Boy did they come back.

So I went to see the doc again the week before last. She wasn’t in and I had to see a substitute. That was not a good experience. Really. I went to the hospital early (as in 9AM-ish) so I wouldn’t have to wait in a long queue at the Medicard clinic. It took about 3 minutes to get the slip and I proceeded to Dr E’s clinic where I was told that she wasn’t in that day and was in a convention. If I wanted, I could see the substitute or I can wait until the following Monday to see Dr. E. The sub was to come in at 11am til 3pm. Since I was already 4 days into my period that day, I knew that I could not wait until Monday in case the doctor advises me to take the third cycle of pills. I would have to wait for the next month to start on the next cycle. I didn’t want to delay it any further so I decided to see the sub.

Instead of waiting at the clinic, I went to see my nephew attending a Vacation Bible School class in our church right next to the hospital. Promptly at 11, I was back at the clinic but the sub wasn’t there. It took several calls to her clinic, and a full hour, for her to come in. By then, there were three patients waiting and I was very sleepy. I had shift the night before and came straight from work. I was drowsing off at the waiting area!

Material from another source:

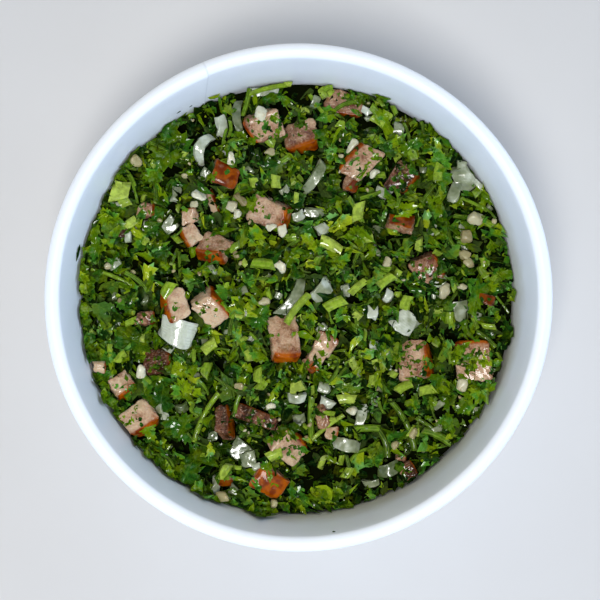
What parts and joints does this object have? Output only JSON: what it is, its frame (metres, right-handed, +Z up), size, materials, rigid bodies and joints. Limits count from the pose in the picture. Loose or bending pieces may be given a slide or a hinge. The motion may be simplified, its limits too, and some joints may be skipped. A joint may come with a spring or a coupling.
{
  "type": "bowl of tabbouleh",
  "caption": "Chopped parsley salad with tomato, onion and bulgur, in a round white paper bowl with a rolled rim.",
  "frame": {"origin": "middle of the bowl's standing ring, at table height", "axes": "+Z up through the bowl's middle, +Y towards the top of the picture"},
  "size_m": [0.15, 0.15, 0.0599],
  "materials": {
    "paper": "white coated board, satin",
    "salad": "chopped parsley, wet with oil and lemon juice"
  },
  "bodies": {
    "root": {"bowl": "paper", "salad": "salad"}
  },
  "joints": []
}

She sauntered in. Listened to me a bit. Prescribed Metformin for three months. Said to come back for a TVS order after the medication. Wrote up a medical certificate for me (for work). All done in less than five minutes. I didn’t even get her name!

I was happy she took me off the pill (though Alfred ain’t too happy about it, hehe). But I felt that the whole consultation was rushed. Seriously. I don’t doubt that she’s a nice, competent doctor and all, but I waited hours to see her. KWIM?

I felt that way too when I first went to see Dr E – rushed. I thought, maybe it’s because I don’t pay her (the HMO does)? Or maybe it’s because she has too see more patients? But on my second visit, my perception of her changed. She did remember my case and seemed to have been paying attention after all.

Have you had similar experiences with doctors? My OB five years ago was very very nice, even the subs I had to see when she was out. I hadn’t had to see any other doctor on a regular basis aside from my pediatrician Dr. Lopez of St. Luke’s. He and his assistant are very nice people. All the doctors I’ve had to see at the ER are ok too. Eye doctors, Medicard clinic doctors, all ok. I guess I’m just not used to that.

Anyway, I had no intention to rant.

I didn’t purchase Metformin until last week. I am familiar with it because my second OB (the nice one from 5 years ago) prescribed that for me along with pills (which I didn’t have a negative reaction to). I only regularly took it in the prescribed dose yesterday. Bad me.

My mom saw the bag of Metformin yesterday and looked it up on the Internet. Reading what was here gave her a scare, I think. I assured her last night that I took Metformin for three months years ago with no side effects so I should be okay this time around too. I went through the info on the site though and it’s better to just be aware of those, just in case.